In the past, we have brought together grassroots leaders, corporates and politicians on the same forum; this time too, we strove to bring disparate worlds within hearing distance of each other. The greatest challenge of journalism is not just to expose but to open windows in the silos we inhabit.

One of life’s greatest deficiencies is that we are all born into a dominant idea of the norm. From the moment of our birth, we are taught to toe the line — to mimic, to do as others do, to understand and abide by the shape of reality as we inherit it. We are told this reality is cast in stone. It is the formidable cage in which we are reared and must live.

There is only one worthy opponent reality has: the power of thought.

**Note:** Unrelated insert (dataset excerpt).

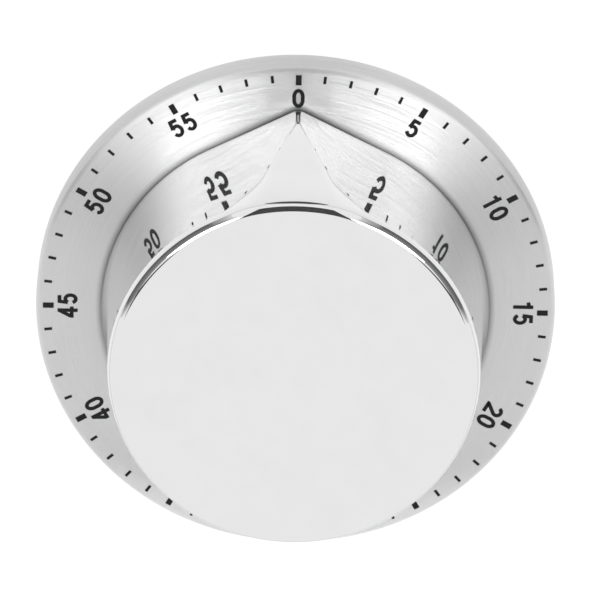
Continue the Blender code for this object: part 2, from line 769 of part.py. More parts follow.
# A staff runs between the plates, with a thinner pivot at each end
STAFF_PROFILE = [
    (0.0, UPPER_PLATE[1] - 0.1),
    (PIVOT_R, UPPER_PLATE[1] - 0.1),
    (PIVOT_R, UPPER_PLATE[0] - SEAT),
    (SHAFT_R - 0.1, UPPER_PLATE[0] - SEAT),
    (SHAFT_R - 0.1, LOWER_PLATE[1] + SEAT),
    (PIVOT_R, LOWER_PLATE[1] + SEAT),
    (PIVOT_R, LOWER_PLATE[0] + 0.1),
    (0.0, LOWER_PLATE[0] + 0.1),
]


def make_pinion(name, place, phase, module, leaves, parent):
    """A staff with a pivot at each end and leaves cut at one height."""
    staff = turned("staff", STAFF_PROFILE, 10, place)
    teeth = flat("leaves", [gear(LEAVES, module, phase, PINION_SHAPE)], leaves, place)
    finish(joined(staff, teeth), name, STEEL, parent)


def make_wheel(name, place, phase, module, level, parent):
    loops = [gear(TEETH, module, phase, WHEEL_SHAPE), ring(SHAFT_R, 12)]
    finish(flat("wheel", loops, level, place), name, BRASS, parent)


def make_train():
    """Second and third wheels, the escape wheel and the strike wheel, each with its pinion."""
    second = pivot("second_axis", SECOND)
    phase = mesh_phase(0.0, direction(MAIN, SECOND))
    make_pinion("second_pinion", SECOND, phase, MODULES[0], SECOND_LEAVES, second)
    towards = direction(SECOND, THIRD)
    make_wheel("second_wheel", SECOND, towards, MODULES[1], SECOND_WHEEL, second)
    third = pivot("third_axis", THIRD)
    make_pinion("third_pinion", THIRD, mesh_phase(towards, towards), MODULES[1], THIRD_LEAVES, third)
    towards = direction(THIRD, ESCAPE)
    make_wheel("third_wheel", THIRD, towards, MODULES[2], THIRD_WHEEL, third)
    escape = pivot("escape_axis", ESCAPE)
    phase = mesh_phase(towards, towards)
    make_pinion("escape_pinion", ESCAPE, phase, MODULES[2], ESCAPE_LEAVES, escape)
    outline = ratchet_outline(ESCAPE_TEETH, ESCAPE_R, ESCAPE_R - 1.0, 0.0, 0.7)
    wheel = flat("wheel", [outline, ring(SHAFT_R, 12)], ESCAPE_WHEEL, ESCAPE)
    finish(wheel, "escape_wheel", BRASS, escape)
    strike = pivot("strike_axis", STRIKE)
    phase = mesh_phase(0.0, direction(MAIN, STRIKE))
    make_pinion("strike_pinion", STRIKE, phase, MODULES[0], SECOND_LEAVES, strike)
    outline = ratchet_outline(STRIKE_TEETH, STRIKE_R, STRIKE_R - 1.3, 0.0, 0.7)
    wheel = flat("wheel", [outline, ring(SHAFT_R, 12)], SECOND_WHEEL, STRIKE)
    finish(wheel, "strike_wheel", BRASS, strike)


def make_pallet():
    """Anchor that embraces the escape wheel, with a fork bar towards the balance."""
    parent = pivot("pallet_axis", PALLET)
    finish(turned("staff", STAFF_PROFILE, 10, PALLET), "pallet_staff", STEEL, parent)
    back = direction(ESCAPE, PALLET)
    start, end = back - ANCHOR_HALF, back + ANCHOR_HALF
    yoke = arc(ANCHOR_R[1], start, end, 8, ESCAPE) + arc(ANCHOR_R[0], end, start, 8, ESCAPE)
    anchor = flat("anchor", [offset(PALLET, yoke)], ESCAPE_WHEEL, PALLET)
    hub = flat("hub", [ring(1.5, 12)], ESCAPE_WHEEL, PALLET)
    stones = []
    for angle in (back - STONE_ANGLE, back + STONE_ANGLE):
        tip, root = polar(ESCAPE_R + 0.5, angle, ESCAPE), polar(ANCHOR_R[1] - 0.2, angle, ESCAPE)
        stones.append(flat("stone", [offset(PALLET, bar(tip, root, 0.7))], ESCAPE_WHEEL, PALLET))
    fork_end = polar(6.1, direction(PALLET, BALANCE))
    fork = flat("fork", [bar(MAIN, fork_end, 0.9)], ESCAPE_WHEEL, PALLET)
    lever = joined(anchor, hub, fork, *stones)
    finish(bored(lever, SHAFT_R, ESCAPE_WHEEL, PALLET), "pallet_lever", STEEL, parent)


def make_balance():
    """Balance wheel with its staff, roller and hairspring."""
    parent = pivot("balance_axis", BALANCE)
    finish(turned("staff", STAFF_PROFILE, 10, BALANCE), "balance_staff", STEEL, parent)
    inner = BALANCE_R - BALANCE_RIM
    rim = flat("rim", [ring(BALANCE_R, 24), ring(inner, 24)], BALANCE_WHEEL, BALANCE)
    hub = flat("hub", [ring(1.7, 12)], BALANCE_WHEEL, BALANCE)
    spokes = []
    for angle in (30.0, 150.0, 270.0):
        spoke = bar(polar(0.4, angle), polar(inner + OVERLAP, angle), 0.9)
        spokes.append(flat("spoke", [spoke], BALANCE_WHEEL, BALANCE))
    wheel = bored(joined(rim, hub, *spokes), SHAFT_R, BALANCE_WHEEL, BALANCE)
    finish(wheel, "balance_wheel", BRASS, parent)
    roller = flat("roller", [ring(1.7, 16), ring(SHAFT_R, 12)], ROLLER, BALANCE)
    pin = rod("pin", 0.3, ROLLER_PIN, 8, polar(ROLLER_PIN_PLACE, direction(BALANCE, PALLET), BALANCE))
    finish(joined(roller, pin), "balance_roller", STEEL, parent)
    spring = flat("spring", [ribbon(*HAIRSPRING_R, 3.0, 0.12, 250.0, 14)], HAIRSPRING, BALANCE)
    finish(spring, "hairspring", BLUED, parent)
    stud = rod("stud", PIVOT_R, (LOWER_PLATE[0] + 0.1, HAIRSPRING[1]), 12, STUD)
    finish(stud, "hairspring_stud", STEEL)


def make_hammer():
    """Upright staff with the hammer below, a tail at the strike wheel and a follower at the cam."""
    parent = pivot("hammer_axis", HAMMER)
    staff = rod("staff", SHAFT_R, (HAMMER_LEVEL[0] - GAP, CAM[1]), 12, HAMMER)
    finish(staff, "hammer_staff", STEEL, parent)
    head_place = polar(BELL_R + HAMMER_HEAD_R + 1.4, HAMMER_STAFF_ANGLE + 40.0)
    hub = flat("hub", [ring(2.0, 16)], HAMMER_LEVEL, HAMMER)
    reach = polar(math.dist(HAMMER, head_place), direction(HAMMER, head_place))
    arm = flat("arm", [bar(MAIN, reach, 1.3)], HAMMER_LEVEL, HAMMER)
    arm = bored(joined(hub, arm), SHAFT_HOLE_R, HAMMER_LEVEL, HAMMER)
    finish(bored(arm, HAMMER_HEAD_R + SEAT, HAMMER_LEVEL, head_place), "hammer_arm", STEEL, parent)
    finish(rod("head", HAMMER_HEAD_R, HAMMER_HEAD, 16, head_place), "hammer_head", BRASS, parent)
    reach = polar(math.dist(HAMMER, STRIKE) - STRIKE_R - 0.4, direction(HAMMER, STRIKE))
    hub = flat("hub", [ring(1.7, 16)], SECOND_WHEEL, HAMMER)
    tail = flat("tail", [bar(MAIN, reach, 0.8)], SECOND_WHEEL, HAMMER)
    tail = bored(joined(hub, tail), SHAFT_HOLE_R, SECOND_WHEEL, HAMMER)
    finish(tail, "strike_tail", STEEL, parent)
    nose = (CAM_NOSE[0] - HAMMER[0], CAM_NOSE[1] - HAMMER[1])
    hub = flat("hub", [ring(1.8, 16)], CAM, HAMMER)
    elbow = polar(math.dist(MAIN, nose) - 0.4, direction(MAIN, nose) - 14.0)
    arm = flat("arm", [bar(MAIN, elbow, 1.0)], CAM, HAMMER)
    heel = polar(0.4, direction(nose, elbow) + 180.0, elbow)
    tip = flat("tip", [bar(heel, nose, 0.7)], CAM, HAMMER)
    follower = bored(joined(hub, arm, tip), SHAFT_HOLE_R, CAM, HAMMER)
    finish(follower, "cam_follower", STEEL, parent)


def make_knob():
    parent = pivot("knob_axis", MAIN)
    make_knob_shell(parent)
    make_hub_socket(parent)
    make_knob_hub(parent)
    make_main_arbor(parent)
    make_cam_disc(parent)
    make_stop_arm(parent)
    make_main_wheel(parent)
    make_click(parent)


make_dial_pan()
make_rear_housing()
make_foot_ring()
make_magnets()
make_case_screws()
make_plates()
make_pillars()
make_plate_screws()
make_stop_pin()
make_spring_barrel()
make_mainspring()
make_bell()
make_knob()
make_train()
make_pallet()
make_balance()
make_hammer()
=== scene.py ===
import json
import math

import bmesh
import bpy
from mathutils import Matrix, Vector


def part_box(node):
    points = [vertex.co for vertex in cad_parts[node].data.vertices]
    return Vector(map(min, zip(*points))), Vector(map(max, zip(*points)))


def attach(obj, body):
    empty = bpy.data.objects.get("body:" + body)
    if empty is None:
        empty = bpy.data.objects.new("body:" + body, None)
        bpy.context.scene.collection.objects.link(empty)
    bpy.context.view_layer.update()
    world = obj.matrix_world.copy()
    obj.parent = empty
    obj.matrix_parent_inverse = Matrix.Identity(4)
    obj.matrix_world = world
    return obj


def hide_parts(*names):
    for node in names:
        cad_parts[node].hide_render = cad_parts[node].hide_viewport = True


# A kitchen timer lying on its back. +Z leaves the dial and the zero mark lies towards +Y.
# Lengths are in metres, except where a section says plain millimetres.
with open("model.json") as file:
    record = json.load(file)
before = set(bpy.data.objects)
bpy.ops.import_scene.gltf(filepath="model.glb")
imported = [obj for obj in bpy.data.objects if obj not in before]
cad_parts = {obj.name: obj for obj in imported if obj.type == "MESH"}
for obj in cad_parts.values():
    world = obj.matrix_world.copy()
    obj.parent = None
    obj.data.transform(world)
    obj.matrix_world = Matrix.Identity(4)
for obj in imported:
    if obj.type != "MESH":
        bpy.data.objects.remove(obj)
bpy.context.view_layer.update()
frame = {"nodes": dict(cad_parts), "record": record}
nodes = frame["nodes"]
MM = 0.001
WELD = 1e-7

# Sizes read from the frame, with a trim that keeps rounded numbers inside its box
TRIM = 0.001 * MM
BODY_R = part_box("dial_pan")[1].x - TRIM
DIAL_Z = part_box("dial_pan")[1].z
WALL_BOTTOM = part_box("dial_pan")[0].z
KNOB_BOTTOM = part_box("knob_shell")[0].z
KNOB_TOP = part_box("knob_shell")[1].z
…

The shape of reality is constantly changed and bent by those who dare to question the norm. And the greatest gift thinking gives us is the knowledge that nothing is inevitable.

So can corporations ever have a change of heart? Can big money ever reinvent itself? Can democracy deepen? Can wars be averted by talking?

We will never have those answers until we start talking and questioning and listening. At THiNK 2011, five speakers got the most resounding applause: two tribals from Jharkhand and Chhattisgarh, two women from Afghanistan and Pakistan, and one reformed jihadi from the UK. And at the end of the event, a mining CEO’s wife asked to meet the tribal woman who had sworn to resist mining companies till her dying breath. “I want to talk to her more and understand what’s happening on the ground,” she said.

If there was an X-factor at play at THiNK 2011, this heightened desire to understand and listen surely had something to do with it.

Shoma Chaudhury is Managing Editor, Tehelka.
shoma@tehelka.com

1 comment:

  1. I watched the Dayamani Barla - Aruna Roy session on Tehelka videos. It is wonderful that Tehleka has decided to put up these videos for public. I have watched 3 of them so far and intened to watch all of them one by one.
    I am really moved by the issues raised by Dayamani and am translating excerpts of her speech into Italian to share them all those who want to understand better the issues of development and globalization.
    In the meantime best of luck and all the strength to Tehelka for going ahead in its fight to bring out information about those whose voices are normally never heard.